Implement an AI-powered Root Cause Grouping system that clusters related findings and identifies the underlying source responsible for multiple vulnerabilities, helping developers resolve issues more efficiently.

Motivation

Security scans often generate dozens or hundreds of findings that originate from the same underlying problem.

For example:

  • Multiple SQL Injection findings may originate from a single database helper utility.
  • Several secret exposure findings may stem from a common configuration file.
  • Dependency vulnerabilities may be introduced through a shared package.

Currently, PatchPilot displays findings individually, requiring users to manually investigate relationships between vulnerabilities.

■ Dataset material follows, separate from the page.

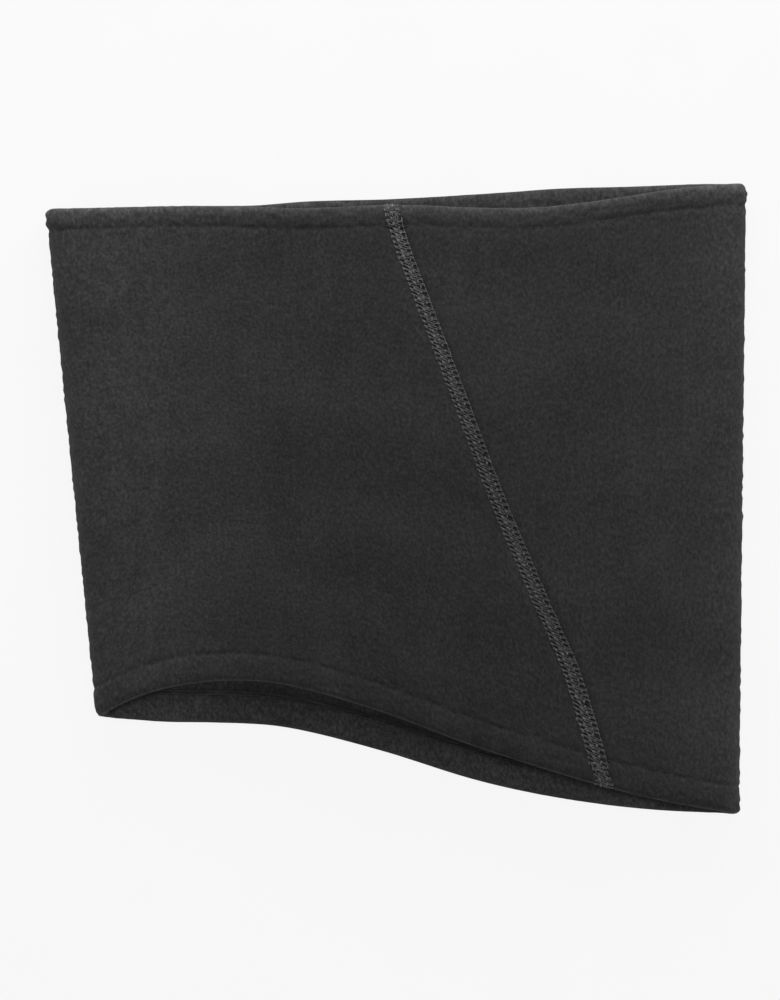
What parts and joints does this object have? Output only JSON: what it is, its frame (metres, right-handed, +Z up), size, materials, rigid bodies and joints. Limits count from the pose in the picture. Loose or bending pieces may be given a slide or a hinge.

A root cause grouping system would help users understand which findings share the same origin and prioritize fixes that eliminate multiple vulnerabilities at once.

Proposed solution

Introduce a grouping engine that analyzes findings and clusters them based on shared characteristics.

Inputs

Finding title
Scanner metadata
Affected files
Code locations
Embeddings
Dependency relationships

Example Output

{
  "group_id": "RCG-001",
  "root_cause": "database_helper.py",
  "findings_count": 15,
  "findings": [
    "SQL Injection",
    "Unsafe Query Construction",
    "Missing Input Validation"
  ]
}

Backend

  • Generate embeddings for findings.
  • Cluster related findings using similarity analysis.
  • Identify likely root causes.
  • Persist grouping information.

Frontend

  • Add "Root Cause Groups" view.
  • Allow users to expand groups and inspect associated findings.
  • Display the number of findings resolved by addressing a root cause.
  • Provide filtering by group.

Evidence Pack Integration

Include:

root-cause-groups.json
root-cause-summary.txt

in generated evidence packs.

ML tier (if applicable)

  • Tier 1 — Triage (severity ranking, deduplication, false positive classification)
  • Tier 2 — Predictive (fix success prediction, exploit scoring, pattern clustering)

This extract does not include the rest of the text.